Following a corporate acquisition, a casual dining chain sold all of its company-owned stores to franchisees. I exploit this change in franchise status to estimate the effects of franchising. I use a utility-based choice model to predict alcohol sales for all liquor-selling bars and restaurants in Texas over a 10-year period. Using this model, I find that franchising a restaurant increases its revenues by 7 percent. A substantial share of this revenue increase comes at the expense of competing national chains. I also find that franchising a store produces a consumer utility gain equal to the gain that would result from a 2.8-mile reduction in distance from the individual's home to the store.
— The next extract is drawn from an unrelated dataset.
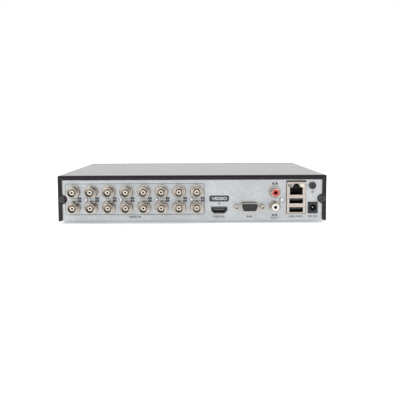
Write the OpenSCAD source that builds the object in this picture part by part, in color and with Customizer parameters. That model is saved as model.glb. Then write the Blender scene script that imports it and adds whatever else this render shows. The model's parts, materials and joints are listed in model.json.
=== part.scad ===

Technology and Disintermediation in Online Marketplaces
Grace Gu
Management Science, forthcoming 

Abstract:

With the development of communication technology that makes online transactions easier, there is also an increased risk of disintermediation -- sellers and buyers circumventing a platform to transact directly -- in online two-sided marketplaces. Such disintermediation may lead to significant revenue loss for online platforms. However, it remains unclear how the characteristics of platforms affect their vulnerability to disintermediation. Using the blockade of Skype in mainland China as a natural experiment, this study examines how online communication technologies affect disintermediation and transaction outcomes in a large U.S. online freelance marketplace. The results show that restricting this alternative communication technology, which platforms struggle to monitor, reduces disintermediation by around 18%. This effect is potentially due to economic frictions in transactions, as the reduction in disintermediation is greater for high-transaction-cost jobs, such as time-sensitive jobs, communication-intensive jobs, and high-skilled jobs, as well as for cost-sensitive users, such as experienced users and personal users as opposed to enterprise users. With these results, platforms can reduce disintermediation risks when making investment and market entry decisions.